Things happen; things I need not go into. And then Hank and Leticia meet by chance. Something to do with their sons gives them a common bond, but the main thing they share is mood. "I'm so tired," they each confide to each other at different moments. There is a sex scene of fierce intensity and tremendous release, after which the lovers pause and Hank eventually says, "I needed you." There are also moments in which these two people simply sit and contemplate each other, their presences providing comfort. They can't express themselves very well in words -- Hank grew up in a house of masculine silence, and Leticia speaks in the broken sentences of someone who never got a chance from school. But because they've both been through so much tragedy, they don't need to give each other pep talks of support; being there is statement enough.

"Monster's Ball" is a movie about grief, pain, loneliness, need and survival. It's about life and death, and the way that traits pass down generations, and whether fate can be cheated.
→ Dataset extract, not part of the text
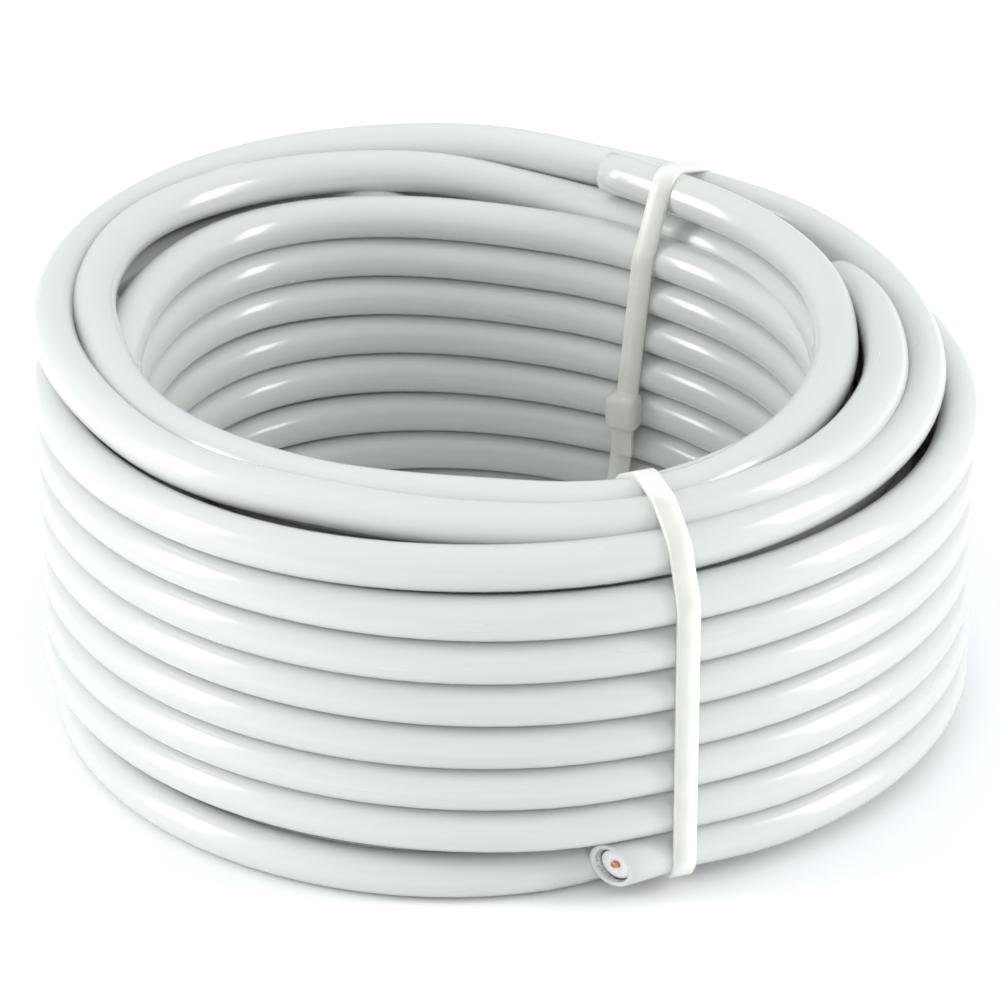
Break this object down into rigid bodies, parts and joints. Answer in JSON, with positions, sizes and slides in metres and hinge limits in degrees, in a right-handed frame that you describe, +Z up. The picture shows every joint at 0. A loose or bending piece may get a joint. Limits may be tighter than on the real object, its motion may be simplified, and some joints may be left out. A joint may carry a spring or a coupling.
{
  "type": "coaxial cable coil",
  "caption": "Round coil of white coaxial cable, held by cable ties, with an open bore and both cable ends cut square. It rests flat with its axis upright.",
  "frame": {"origin": "under the middle of the coil, on the surface it rests on", "axes": "+Z is up, along the coil's axis; -Y is the side that the lower cable end faces; +X is to the right of it"},
  "size_m": [0.144, 0.144, 0.0626],
  "materials": {
    "jacket": "glossy cool white PVC",
    "shield": "matt foil and fine braid",
    "dielectric": "foamed white polyethylene",
    "conductor": "bare copper, cut bright",
    "tie": "natural nylon, slightly see-through"
  },
  "bodies": {
    "root": {"cable_coil": "jacket", "shield": "shield", "dielectric": "dielectric", "conductor": "conductor", "tie_front": "tie", "tie_back": "tie"}
  },
  "joints": []
}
It builds to a revelation by Leticia, who finds out something shocking but avoids the screaming showdown that a lesser movie would have jumped into. Her silence suggests there are emotional places that cannot be understood from the inside, let alone the outside -- and yet we're not confused, because we're too absorbed and moved by the life and complexity onscreen.

The screenplay by Milo Addica and Will Rokos depends a lot on coincidence, and is constructed like an anthology of emotionally draining situations. That doesn't make it phoney. Fiction always uses structure and fabrication to arrest our emotions, and when it does so in a manner that leaves us with empathy and understanding, it is to be congratulated. The specific progression of events in "Monster's Ball" may be farfetched, but we believe it, because Marc Foster's direction is sober, patient and artful, and the performances of his actors are sincere. Thornton and Berry disappear inside tough lives and seem to be trying to get through them; they look weighed down, formed by experience, and real.

"Monster's Ball" is a great film. It has been made with passion and commitment. It considers genuine personalities and extreme feelings, and lingers in the mind, holding some kind of spell over us long after it has ended. This is what cinema is for. To overlook it and spend your money seeing "The Time Machine" would be nothing less than crass.